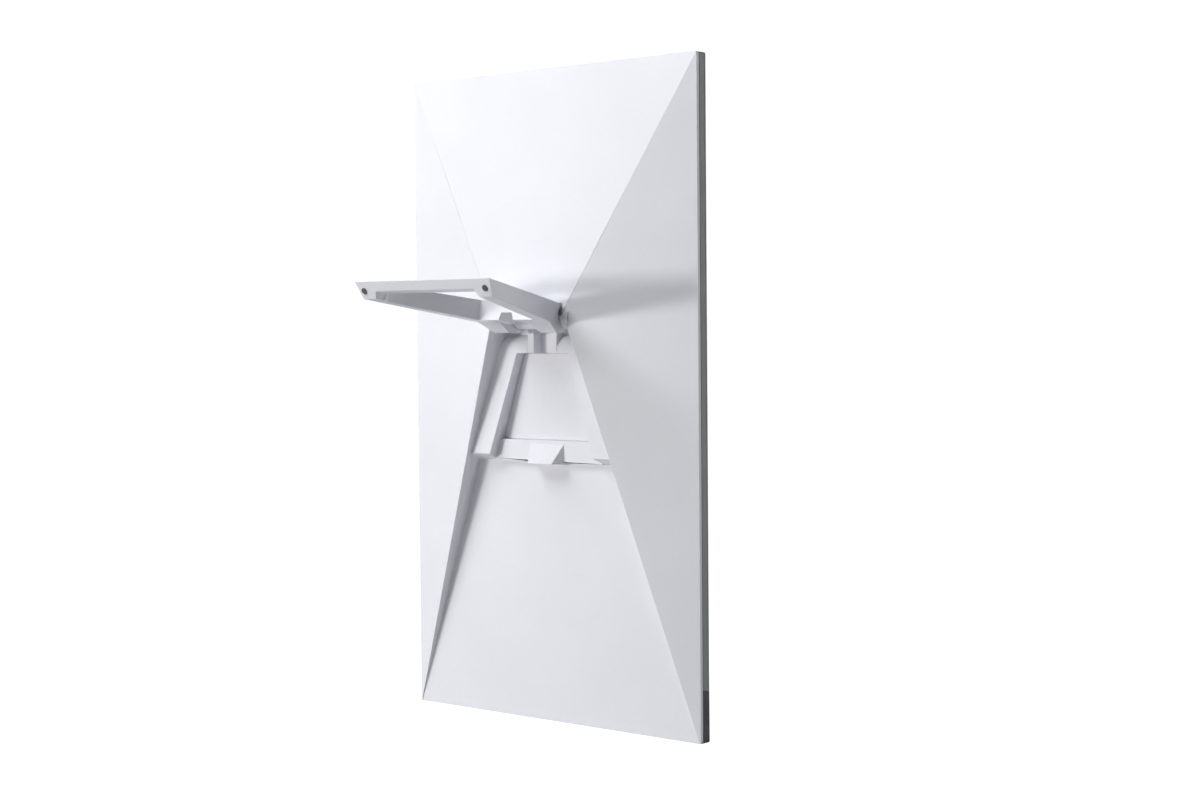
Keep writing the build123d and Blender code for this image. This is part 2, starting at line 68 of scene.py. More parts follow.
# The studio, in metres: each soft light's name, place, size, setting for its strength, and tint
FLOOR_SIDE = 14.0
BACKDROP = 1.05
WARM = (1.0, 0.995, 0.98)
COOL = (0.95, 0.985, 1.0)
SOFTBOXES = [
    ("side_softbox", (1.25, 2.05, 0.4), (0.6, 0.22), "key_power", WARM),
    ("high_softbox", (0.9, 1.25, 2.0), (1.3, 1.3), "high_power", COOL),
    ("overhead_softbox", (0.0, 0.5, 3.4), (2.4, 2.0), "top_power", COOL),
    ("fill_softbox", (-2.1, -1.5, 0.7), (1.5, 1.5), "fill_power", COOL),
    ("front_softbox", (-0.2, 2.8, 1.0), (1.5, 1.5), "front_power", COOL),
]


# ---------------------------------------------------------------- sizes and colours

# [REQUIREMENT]
Can you reproduce all the material exactly?

# [OUTPUT]
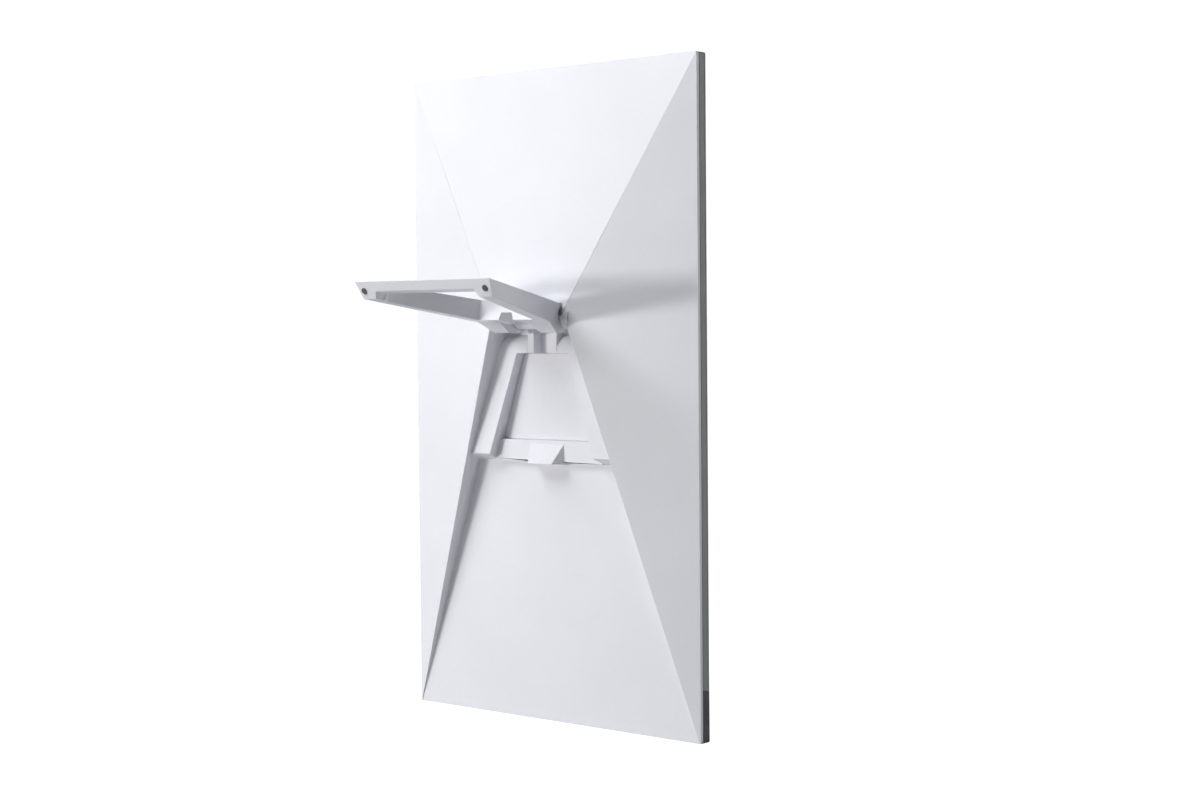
Keep writing the build123d and Blender code for this image. This is part 2, starting at line 68 of scene.py. More parts follow.
# The studio, in metres: each soft light's name, place, size, setting for its strength, and tint
FLOOR_SIDE = 14.0
BACKDROP = 1.05
WARM = (1.0, 0.995, 0.98)
COOL = (0.95, 0.985, 1.0)
SOFTBOXES = [
    ("side_softbox", (1.25, 2.05, 0.4), (0.6, 0.22), "key_power", WARM),
    ("high_softbox", (0.9, 1.25, 2.0), (1.3, 1.3), "high_power", COOL),
    ("overhead_softbox", (0.0, 0.5, 3.4), (2.4, 2.0), "top_power", COOL),
    ("fill_softbox", (-2.1, -1.5, 0.7), (1.5, 1.5), "fill_power", COOL),
    ("front_softbox", (-0.2, 2.8, 1.0), (1.5, 1.5), "front_power", COOL),
]


# ---------------------------------------------------------------- sizes and colours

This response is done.